-- start of DATASET ROWS --

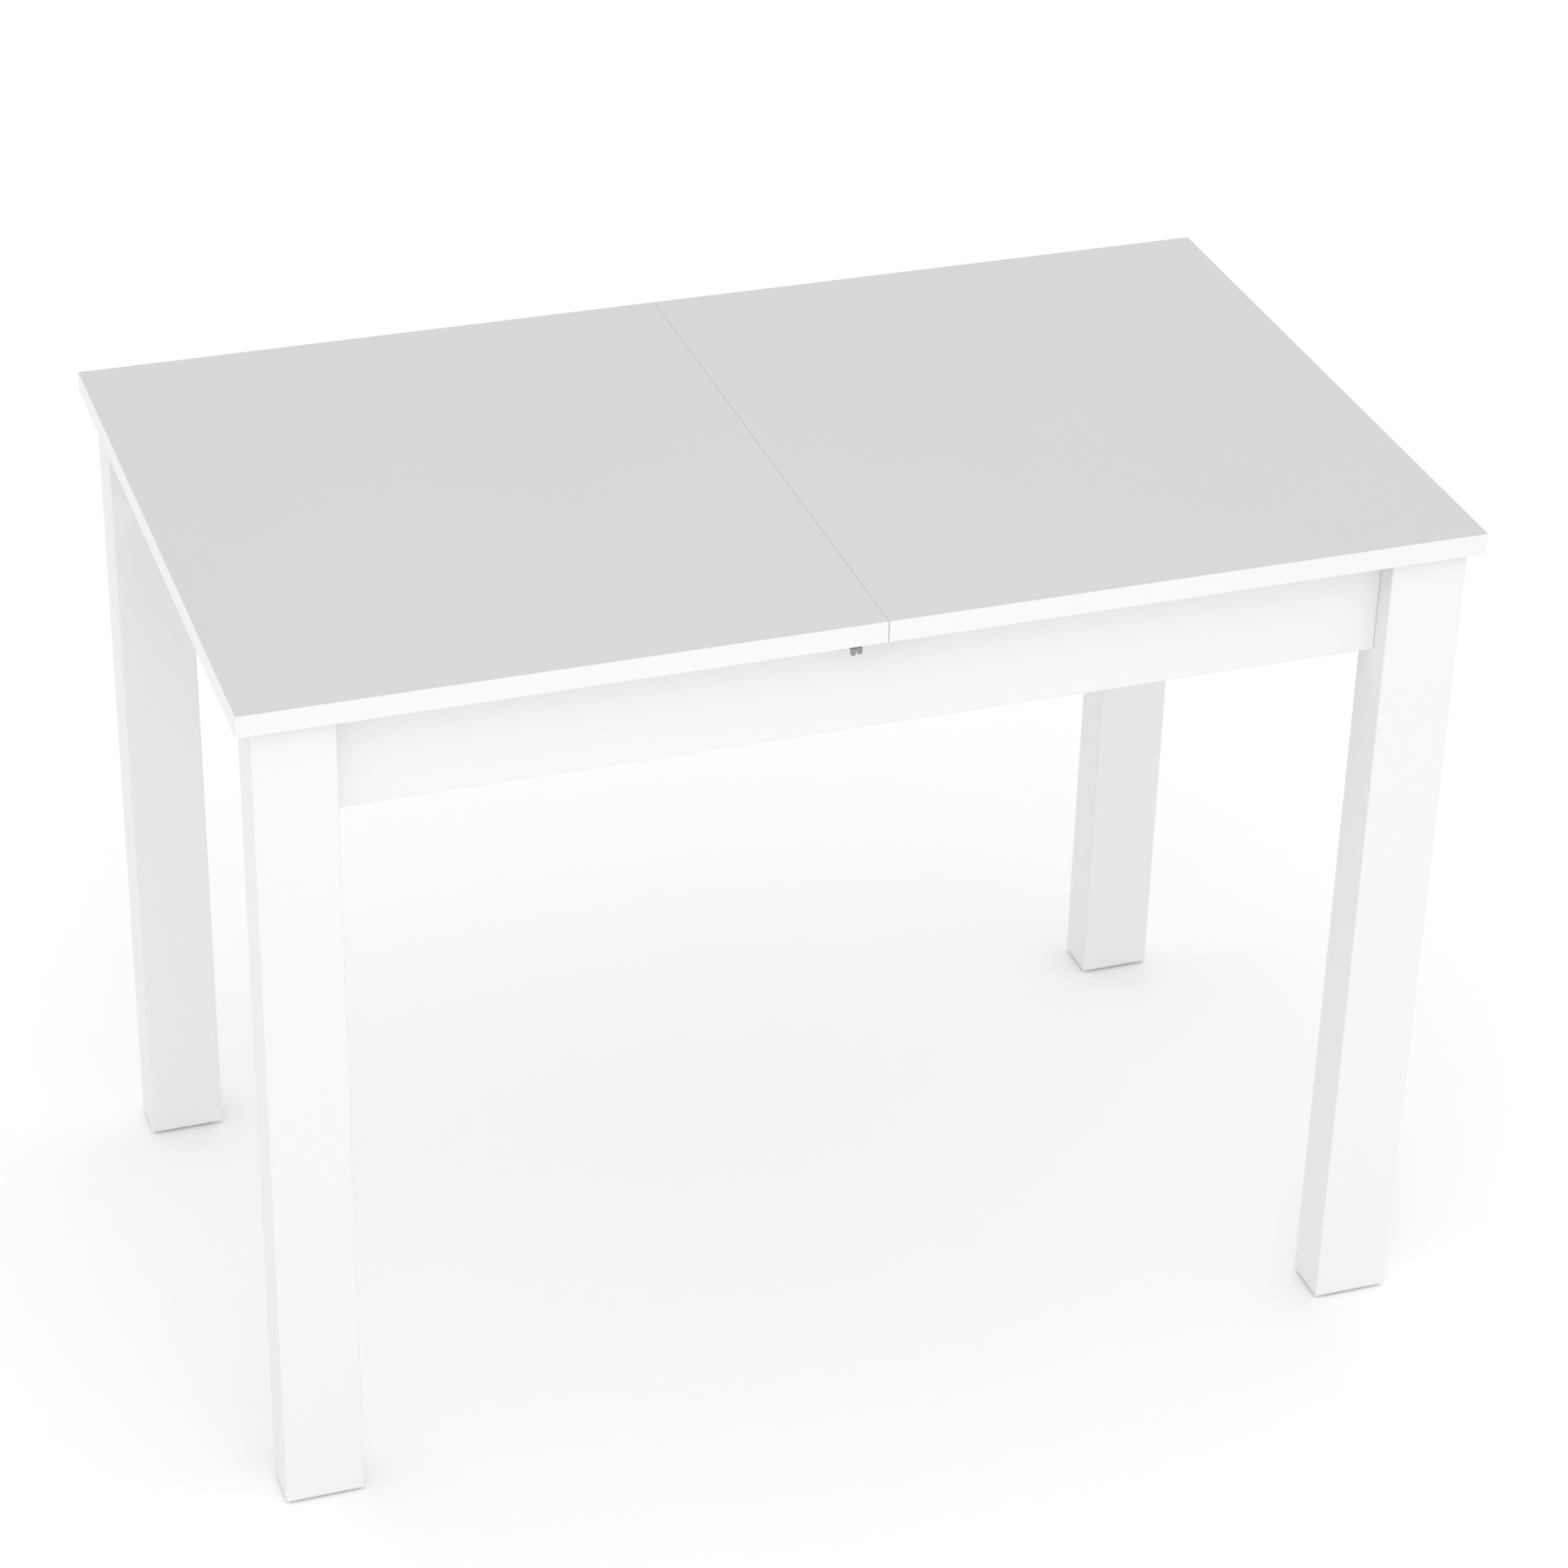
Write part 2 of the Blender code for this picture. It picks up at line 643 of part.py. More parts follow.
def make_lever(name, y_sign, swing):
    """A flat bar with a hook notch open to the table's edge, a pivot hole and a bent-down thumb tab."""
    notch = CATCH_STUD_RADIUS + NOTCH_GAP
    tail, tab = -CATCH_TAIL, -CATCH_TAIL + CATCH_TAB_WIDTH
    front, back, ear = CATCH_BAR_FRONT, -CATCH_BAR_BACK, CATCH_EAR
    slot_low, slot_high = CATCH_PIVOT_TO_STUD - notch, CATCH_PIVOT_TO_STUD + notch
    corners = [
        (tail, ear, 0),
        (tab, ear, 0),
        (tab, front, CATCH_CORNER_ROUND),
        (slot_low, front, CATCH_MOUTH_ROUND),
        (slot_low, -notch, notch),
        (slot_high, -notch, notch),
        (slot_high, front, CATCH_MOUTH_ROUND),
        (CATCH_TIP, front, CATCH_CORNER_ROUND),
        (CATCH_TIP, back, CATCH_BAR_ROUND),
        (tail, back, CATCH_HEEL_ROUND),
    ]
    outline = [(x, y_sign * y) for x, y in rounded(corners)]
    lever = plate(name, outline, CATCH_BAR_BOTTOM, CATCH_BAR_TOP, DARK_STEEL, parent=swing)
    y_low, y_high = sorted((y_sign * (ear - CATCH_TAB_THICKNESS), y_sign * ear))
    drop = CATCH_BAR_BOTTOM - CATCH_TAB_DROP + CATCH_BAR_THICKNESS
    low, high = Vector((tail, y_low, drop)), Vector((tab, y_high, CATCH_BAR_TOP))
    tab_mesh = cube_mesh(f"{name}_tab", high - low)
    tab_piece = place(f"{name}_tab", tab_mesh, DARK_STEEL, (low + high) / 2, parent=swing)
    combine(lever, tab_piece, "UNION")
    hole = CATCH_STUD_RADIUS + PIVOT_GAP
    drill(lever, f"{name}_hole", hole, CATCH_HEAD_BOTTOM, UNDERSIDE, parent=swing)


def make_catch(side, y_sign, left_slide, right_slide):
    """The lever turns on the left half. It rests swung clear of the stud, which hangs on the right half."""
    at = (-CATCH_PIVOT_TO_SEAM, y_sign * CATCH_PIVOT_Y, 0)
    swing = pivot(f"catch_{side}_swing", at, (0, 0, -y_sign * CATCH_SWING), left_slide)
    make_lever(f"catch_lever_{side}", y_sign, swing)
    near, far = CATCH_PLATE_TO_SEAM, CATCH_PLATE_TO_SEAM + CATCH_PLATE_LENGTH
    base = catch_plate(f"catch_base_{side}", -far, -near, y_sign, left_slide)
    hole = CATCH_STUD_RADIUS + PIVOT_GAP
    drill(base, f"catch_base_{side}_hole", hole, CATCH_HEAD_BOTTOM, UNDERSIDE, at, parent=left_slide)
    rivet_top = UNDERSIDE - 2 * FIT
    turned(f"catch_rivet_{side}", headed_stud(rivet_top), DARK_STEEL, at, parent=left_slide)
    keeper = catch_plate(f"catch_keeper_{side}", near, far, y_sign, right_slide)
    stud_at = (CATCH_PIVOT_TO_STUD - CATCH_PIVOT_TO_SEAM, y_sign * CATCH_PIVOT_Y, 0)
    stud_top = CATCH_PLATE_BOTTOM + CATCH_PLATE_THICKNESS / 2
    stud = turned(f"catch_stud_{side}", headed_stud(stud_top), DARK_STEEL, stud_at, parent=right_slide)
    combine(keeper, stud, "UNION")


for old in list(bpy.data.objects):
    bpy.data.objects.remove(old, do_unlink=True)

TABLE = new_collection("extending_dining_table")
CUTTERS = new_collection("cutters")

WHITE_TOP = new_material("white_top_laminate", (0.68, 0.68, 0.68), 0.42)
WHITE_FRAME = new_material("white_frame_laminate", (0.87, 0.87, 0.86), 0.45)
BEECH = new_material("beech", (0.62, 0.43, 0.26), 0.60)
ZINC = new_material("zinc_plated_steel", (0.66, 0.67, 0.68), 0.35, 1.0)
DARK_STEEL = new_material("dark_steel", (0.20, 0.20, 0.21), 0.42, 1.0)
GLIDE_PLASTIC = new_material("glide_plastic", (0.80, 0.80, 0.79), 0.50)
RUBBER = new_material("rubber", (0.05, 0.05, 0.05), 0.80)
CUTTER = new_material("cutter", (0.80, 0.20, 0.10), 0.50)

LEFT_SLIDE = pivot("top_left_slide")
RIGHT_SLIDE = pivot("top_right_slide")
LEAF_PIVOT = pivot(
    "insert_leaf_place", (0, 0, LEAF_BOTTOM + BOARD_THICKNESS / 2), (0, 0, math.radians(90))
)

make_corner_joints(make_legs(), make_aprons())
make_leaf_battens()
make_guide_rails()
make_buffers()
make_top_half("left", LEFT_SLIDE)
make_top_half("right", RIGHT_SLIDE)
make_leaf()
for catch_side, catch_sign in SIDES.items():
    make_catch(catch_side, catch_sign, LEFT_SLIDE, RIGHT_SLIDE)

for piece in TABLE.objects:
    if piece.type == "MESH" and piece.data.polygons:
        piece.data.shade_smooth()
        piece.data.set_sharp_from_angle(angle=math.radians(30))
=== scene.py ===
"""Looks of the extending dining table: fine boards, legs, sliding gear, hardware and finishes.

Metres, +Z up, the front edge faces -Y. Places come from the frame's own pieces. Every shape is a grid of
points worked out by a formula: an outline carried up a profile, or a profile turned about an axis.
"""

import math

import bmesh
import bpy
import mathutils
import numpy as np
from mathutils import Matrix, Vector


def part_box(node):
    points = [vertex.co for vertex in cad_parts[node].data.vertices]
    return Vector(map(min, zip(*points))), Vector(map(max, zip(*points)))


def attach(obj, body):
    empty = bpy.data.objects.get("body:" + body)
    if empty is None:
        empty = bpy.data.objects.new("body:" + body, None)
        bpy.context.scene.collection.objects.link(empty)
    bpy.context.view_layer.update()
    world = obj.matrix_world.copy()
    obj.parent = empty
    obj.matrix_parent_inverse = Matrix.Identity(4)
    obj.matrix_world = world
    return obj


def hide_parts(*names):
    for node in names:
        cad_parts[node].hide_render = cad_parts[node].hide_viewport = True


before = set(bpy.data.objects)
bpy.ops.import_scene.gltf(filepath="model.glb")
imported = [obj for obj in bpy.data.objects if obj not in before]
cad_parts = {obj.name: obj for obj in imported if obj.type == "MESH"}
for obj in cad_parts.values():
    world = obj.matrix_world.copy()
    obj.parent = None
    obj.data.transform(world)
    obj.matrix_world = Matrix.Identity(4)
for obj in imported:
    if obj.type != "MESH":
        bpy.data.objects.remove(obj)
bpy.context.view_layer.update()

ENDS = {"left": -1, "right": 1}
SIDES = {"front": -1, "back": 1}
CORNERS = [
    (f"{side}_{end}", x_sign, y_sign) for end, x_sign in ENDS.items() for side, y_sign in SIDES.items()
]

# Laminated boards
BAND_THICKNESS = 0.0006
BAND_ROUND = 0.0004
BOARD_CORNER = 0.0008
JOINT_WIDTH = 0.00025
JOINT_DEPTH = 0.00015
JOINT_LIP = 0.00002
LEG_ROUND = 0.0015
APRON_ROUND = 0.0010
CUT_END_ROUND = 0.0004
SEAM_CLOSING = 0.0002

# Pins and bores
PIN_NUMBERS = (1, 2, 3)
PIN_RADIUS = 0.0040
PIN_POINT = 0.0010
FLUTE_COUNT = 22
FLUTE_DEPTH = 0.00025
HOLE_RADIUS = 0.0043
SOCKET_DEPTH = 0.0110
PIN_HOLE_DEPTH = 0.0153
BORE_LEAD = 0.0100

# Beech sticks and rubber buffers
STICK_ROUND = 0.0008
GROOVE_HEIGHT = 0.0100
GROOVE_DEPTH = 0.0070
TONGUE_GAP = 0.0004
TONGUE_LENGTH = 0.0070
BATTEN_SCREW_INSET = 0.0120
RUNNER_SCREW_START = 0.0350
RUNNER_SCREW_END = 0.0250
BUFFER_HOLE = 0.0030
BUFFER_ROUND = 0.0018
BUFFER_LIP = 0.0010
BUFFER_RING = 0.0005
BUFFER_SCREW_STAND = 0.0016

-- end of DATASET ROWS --
-- start of DATASET ROWS --

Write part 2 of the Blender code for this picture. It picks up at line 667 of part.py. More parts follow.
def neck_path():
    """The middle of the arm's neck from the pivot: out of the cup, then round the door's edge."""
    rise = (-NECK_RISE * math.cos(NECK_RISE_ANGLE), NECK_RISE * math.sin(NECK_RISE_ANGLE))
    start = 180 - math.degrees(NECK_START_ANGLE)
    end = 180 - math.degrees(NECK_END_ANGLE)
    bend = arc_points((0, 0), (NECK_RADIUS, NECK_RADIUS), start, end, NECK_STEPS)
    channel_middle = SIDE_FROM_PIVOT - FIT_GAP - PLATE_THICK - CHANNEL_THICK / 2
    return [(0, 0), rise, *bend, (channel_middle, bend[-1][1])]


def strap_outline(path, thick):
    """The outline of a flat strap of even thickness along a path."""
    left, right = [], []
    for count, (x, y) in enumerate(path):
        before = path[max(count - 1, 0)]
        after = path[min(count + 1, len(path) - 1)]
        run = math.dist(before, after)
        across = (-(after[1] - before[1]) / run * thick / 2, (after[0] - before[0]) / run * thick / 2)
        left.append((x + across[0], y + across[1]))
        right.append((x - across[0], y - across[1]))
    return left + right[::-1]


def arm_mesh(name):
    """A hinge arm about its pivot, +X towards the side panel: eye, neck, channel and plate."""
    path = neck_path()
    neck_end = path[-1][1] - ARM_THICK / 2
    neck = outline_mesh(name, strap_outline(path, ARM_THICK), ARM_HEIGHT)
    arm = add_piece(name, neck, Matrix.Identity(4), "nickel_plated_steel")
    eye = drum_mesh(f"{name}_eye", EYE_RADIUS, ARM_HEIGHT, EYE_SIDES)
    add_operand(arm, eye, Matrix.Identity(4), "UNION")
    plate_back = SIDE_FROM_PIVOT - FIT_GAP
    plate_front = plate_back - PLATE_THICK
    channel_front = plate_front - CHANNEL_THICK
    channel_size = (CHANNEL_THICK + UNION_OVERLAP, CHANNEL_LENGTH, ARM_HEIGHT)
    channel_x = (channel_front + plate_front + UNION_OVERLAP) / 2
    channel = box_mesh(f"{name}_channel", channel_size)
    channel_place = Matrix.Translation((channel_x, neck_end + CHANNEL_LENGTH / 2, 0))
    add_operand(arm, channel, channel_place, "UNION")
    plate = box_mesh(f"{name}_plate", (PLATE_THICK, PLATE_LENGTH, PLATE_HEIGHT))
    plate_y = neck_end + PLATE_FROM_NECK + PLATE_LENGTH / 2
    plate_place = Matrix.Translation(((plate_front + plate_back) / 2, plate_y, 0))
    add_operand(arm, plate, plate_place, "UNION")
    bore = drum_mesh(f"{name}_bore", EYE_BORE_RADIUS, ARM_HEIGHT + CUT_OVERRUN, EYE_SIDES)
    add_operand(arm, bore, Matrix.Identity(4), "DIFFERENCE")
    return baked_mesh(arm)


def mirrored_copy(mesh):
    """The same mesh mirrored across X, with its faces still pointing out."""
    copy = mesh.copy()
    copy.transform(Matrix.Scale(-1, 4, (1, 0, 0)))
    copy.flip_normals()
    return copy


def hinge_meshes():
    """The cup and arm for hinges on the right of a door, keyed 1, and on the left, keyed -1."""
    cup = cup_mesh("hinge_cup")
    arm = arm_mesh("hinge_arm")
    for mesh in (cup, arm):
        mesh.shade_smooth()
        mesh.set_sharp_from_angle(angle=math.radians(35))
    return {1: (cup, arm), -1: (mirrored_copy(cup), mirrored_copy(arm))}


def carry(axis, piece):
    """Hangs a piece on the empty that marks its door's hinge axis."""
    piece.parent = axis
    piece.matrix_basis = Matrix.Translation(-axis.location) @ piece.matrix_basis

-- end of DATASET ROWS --

(WHAT THE TASK REQUIRES) Copy each line of the entries that includes the word "before".

(COMPLETED EXERCISE)
before = set(bpy.data.objects)
imported = [obj for obj in bpy.data.objects if obj not in before]
        before = path[max(count - 1, 0)]
        run = math.dist(before, after)
        across = (-(after[1] - before[1]) / run * thick / 2, (after[0] - before[0]) / run * thick / 2)